* **What needs to be done**
Can you copy the lines from the one that contains "obj.matrix_parent_inverse = Matrix.Identity(4)" through the end of the material below, exactly and with nothing else?
___ Raw data ___
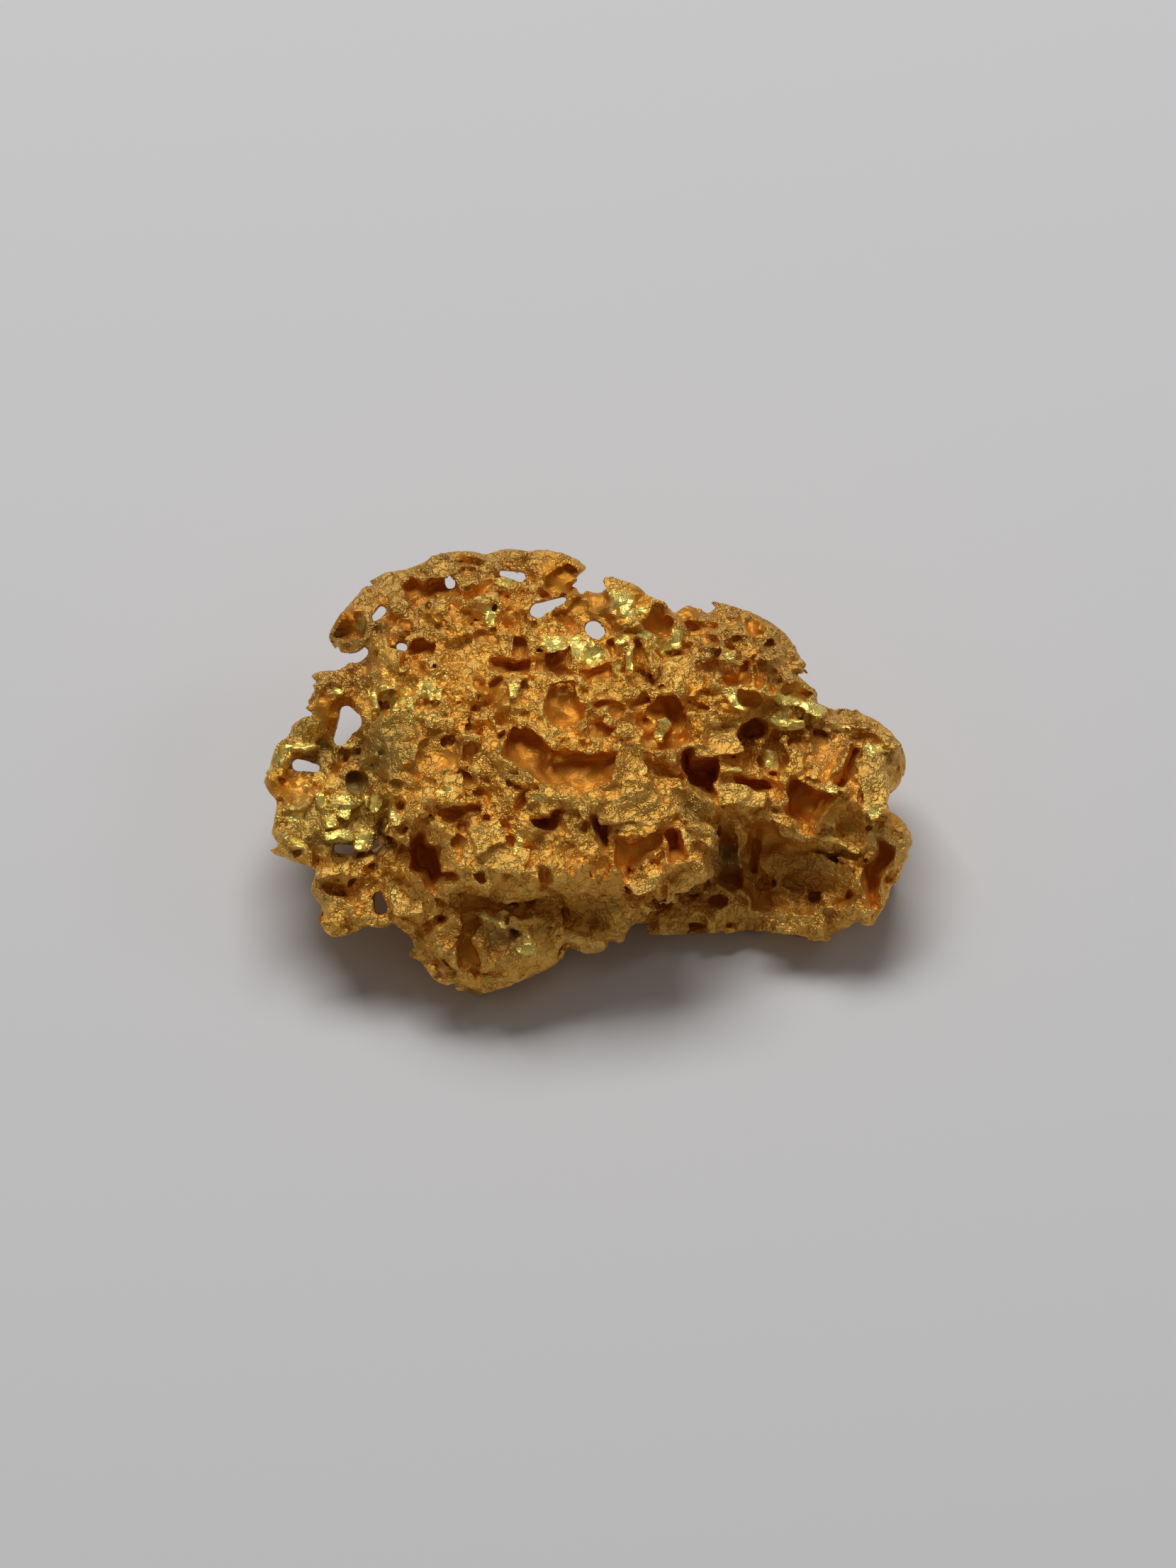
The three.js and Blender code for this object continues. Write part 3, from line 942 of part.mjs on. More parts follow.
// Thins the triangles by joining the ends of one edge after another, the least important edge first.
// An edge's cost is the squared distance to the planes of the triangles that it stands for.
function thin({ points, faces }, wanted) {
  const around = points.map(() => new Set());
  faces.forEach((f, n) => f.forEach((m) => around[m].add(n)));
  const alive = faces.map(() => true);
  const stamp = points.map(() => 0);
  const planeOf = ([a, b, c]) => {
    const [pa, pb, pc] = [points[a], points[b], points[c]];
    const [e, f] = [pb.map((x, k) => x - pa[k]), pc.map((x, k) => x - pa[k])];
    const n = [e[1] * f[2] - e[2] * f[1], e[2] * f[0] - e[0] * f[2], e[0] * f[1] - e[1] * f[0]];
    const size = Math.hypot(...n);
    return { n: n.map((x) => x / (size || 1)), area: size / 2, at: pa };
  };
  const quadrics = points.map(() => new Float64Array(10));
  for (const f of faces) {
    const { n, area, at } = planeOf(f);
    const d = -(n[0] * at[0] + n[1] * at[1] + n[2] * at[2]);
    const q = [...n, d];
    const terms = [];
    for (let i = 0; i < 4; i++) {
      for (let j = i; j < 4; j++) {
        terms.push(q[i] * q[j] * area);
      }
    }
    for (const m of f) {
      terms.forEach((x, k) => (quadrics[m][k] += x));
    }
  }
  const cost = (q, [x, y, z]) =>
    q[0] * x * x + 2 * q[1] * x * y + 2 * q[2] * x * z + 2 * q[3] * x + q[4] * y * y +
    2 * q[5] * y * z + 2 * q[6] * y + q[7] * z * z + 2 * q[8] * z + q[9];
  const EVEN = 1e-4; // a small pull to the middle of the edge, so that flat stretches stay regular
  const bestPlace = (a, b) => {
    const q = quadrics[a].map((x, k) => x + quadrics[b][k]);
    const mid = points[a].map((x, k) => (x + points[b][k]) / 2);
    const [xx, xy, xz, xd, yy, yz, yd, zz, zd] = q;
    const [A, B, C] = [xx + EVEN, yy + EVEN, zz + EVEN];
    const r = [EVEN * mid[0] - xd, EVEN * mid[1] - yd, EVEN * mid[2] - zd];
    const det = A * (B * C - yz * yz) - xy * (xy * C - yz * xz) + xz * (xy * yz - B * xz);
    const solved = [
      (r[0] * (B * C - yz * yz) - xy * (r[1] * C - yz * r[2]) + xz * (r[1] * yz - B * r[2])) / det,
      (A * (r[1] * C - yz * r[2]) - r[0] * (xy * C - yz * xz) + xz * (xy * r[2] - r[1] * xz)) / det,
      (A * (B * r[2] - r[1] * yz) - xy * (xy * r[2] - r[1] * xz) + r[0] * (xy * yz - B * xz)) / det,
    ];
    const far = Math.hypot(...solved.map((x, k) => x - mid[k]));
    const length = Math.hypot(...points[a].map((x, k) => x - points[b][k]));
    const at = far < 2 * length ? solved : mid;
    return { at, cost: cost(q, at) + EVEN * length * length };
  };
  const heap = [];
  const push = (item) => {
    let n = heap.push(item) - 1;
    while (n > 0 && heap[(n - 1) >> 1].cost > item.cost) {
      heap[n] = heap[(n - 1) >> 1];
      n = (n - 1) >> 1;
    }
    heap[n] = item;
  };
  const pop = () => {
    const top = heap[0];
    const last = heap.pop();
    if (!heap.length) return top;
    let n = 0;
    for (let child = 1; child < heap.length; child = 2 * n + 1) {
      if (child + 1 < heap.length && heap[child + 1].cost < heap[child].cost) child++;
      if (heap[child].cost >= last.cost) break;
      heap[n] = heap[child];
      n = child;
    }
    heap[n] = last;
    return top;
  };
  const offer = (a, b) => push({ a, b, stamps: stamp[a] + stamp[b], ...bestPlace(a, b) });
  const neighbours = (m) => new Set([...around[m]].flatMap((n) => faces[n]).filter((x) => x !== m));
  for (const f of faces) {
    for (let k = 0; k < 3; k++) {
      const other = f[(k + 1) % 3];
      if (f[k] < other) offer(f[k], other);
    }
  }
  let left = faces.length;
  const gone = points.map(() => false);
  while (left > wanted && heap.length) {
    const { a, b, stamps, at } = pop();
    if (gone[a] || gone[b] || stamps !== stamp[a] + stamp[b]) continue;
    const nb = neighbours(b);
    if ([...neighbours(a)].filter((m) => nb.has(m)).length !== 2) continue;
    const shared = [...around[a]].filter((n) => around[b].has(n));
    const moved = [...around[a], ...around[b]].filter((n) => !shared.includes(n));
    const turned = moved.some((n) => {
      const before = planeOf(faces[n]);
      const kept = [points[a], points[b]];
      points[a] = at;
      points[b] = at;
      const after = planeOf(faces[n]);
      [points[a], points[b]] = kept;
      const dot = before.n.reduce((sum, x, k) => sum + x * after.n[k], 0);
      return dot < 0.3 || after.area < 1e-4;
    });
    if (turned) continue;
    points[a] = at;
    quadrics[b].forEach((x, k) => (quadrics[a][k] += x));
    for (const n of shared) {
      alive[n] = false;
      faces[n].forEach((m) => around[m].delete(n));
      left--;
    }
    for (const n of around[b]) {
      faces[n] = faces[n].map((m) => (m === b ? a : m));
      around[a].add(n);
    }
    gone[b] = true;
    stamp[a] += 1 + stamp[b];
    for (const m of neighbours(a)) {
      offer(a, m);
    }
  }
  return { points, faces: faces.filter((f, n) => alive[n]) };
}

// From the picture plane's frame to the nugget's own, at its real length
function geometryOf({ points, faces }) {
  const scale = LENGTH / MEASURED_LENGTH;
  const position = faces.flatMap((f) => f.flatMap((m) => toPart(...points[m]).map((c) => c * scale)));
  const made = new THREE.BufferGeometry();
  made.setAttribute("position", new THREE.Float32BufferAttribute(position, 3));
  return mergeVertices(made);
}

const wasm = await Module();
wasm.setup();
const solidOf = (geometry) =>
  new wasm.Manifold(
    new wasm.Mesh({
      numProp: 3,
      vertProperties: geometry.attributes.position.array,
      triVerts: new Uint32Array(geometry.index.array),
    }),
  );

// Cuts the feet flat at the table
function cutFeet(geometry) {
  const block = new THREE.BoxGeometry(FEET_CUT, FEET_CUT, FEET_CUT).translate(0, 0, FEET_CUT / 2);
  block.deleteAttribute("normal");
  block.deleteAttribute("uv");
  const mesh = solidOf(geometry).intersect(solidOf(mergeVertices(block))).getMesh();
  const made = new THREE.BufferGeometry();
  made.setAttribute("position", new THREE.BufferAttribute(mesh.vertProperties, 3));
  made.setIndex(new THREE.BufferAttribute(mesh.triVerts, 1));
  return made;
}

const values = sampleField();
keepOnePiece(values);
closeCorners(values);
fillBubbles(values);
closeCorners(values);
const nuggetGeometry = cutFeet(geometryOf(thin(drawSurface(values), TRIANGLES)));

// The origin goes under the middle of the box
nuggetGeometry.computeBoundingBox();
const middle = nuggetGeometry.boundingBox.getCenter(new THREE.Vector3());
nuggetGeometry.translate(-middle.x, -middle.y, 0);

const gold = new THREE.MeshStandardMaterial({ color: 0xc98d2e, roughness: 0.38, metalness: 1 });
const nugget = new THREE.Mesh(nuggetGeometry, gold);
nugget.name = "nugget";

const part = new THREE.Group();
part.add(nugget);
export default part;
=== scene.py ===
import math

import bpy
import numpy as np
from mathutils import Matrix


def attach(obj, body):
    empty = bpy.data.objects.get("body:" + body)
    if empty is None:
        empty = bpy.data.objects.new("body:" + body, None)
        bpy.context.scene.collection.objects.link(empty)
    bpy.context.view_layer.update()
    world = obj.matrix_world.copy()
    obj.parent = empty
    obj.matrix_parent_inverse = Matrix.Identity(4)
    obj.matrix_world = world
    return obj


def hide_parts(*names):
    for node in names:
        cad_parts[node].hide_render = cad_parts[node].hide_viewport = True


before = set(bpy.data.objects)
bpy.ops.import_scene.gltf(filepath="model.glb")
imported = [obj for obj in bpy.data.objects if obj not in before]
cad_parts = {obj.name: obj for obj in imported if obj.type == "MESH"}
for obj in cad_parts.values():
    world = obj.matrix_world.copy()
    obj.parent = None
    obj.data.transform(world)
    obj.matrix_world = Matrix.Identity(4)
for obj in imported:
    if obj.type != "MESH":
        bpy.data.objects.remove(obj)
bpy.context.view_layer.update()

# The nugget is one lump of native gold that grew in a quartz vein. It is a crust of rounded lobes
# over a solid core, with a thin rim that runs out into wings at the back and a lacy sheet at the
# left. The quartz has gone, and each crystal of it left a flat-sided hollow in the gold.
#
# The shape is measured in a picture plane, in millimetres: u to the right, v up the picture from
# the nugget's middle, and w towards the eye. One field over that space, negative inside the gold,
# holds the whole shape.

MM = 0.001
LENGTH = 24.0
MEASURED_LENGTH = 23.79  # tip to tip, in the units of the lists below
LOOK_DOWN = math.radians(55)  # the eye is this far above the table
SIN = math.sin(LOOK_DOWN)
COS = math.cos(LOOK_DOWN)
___
* **Full solution**
    obj.matrix_parent_inverse = Matrix.Identity(4)
    obj.matrix_world = world
    return obj


def hide_parts(*names):
    for node in names:
        cad_parts[node].hide_render = cad_parts[node].hide_viewport = True


before = set(bpy.data.objects)
bpy.ops.import_scene.gltf(filepath="model.glb")
imported = [obj for obj in bpy.data.objects if obj not in before]
cad_parts = {obj.name: obj for obj in imported if obj.type == "MESH"}
for obj in cad_parts.values():
    world = obj.matrix_world.copy()
    obj.parent = None
    obj.data.transform(world)
    obj.matrix_world = Matrix.Identity(4)
for obj in imported:
    if obj.type != "MESH":
        bpy.data.objects.remove(obj)
bpy.context.view_layer.update()

# The nugget is one lump of native gold that grew in a quartz vein. It is a crust of rounded lobes
# over a solid core, with a thin rim that runs out into wings at the back and a lacy sheet at the
# left. The quartz has gone, and each crystal of it left a flat-sided hollow in the gold.
#
# The shape is measured in a picture plane, in millimetres: u to the right, v up the picture from
# the nugget's middle, and w towards the eye. One field over that space, negative inside the gold,
# holds the whole shape.

MM = 0.001
LENGTH = 24.0
MEASURED_LENGTH = 23.79  # tip to tip, in the units of the lists below
LOOK_DOWN = math.radians(55)  # the eye is this far above the table
SIN = math.sin(LOOK_DOWN)
COS = math.cos(LOOK_DOWN)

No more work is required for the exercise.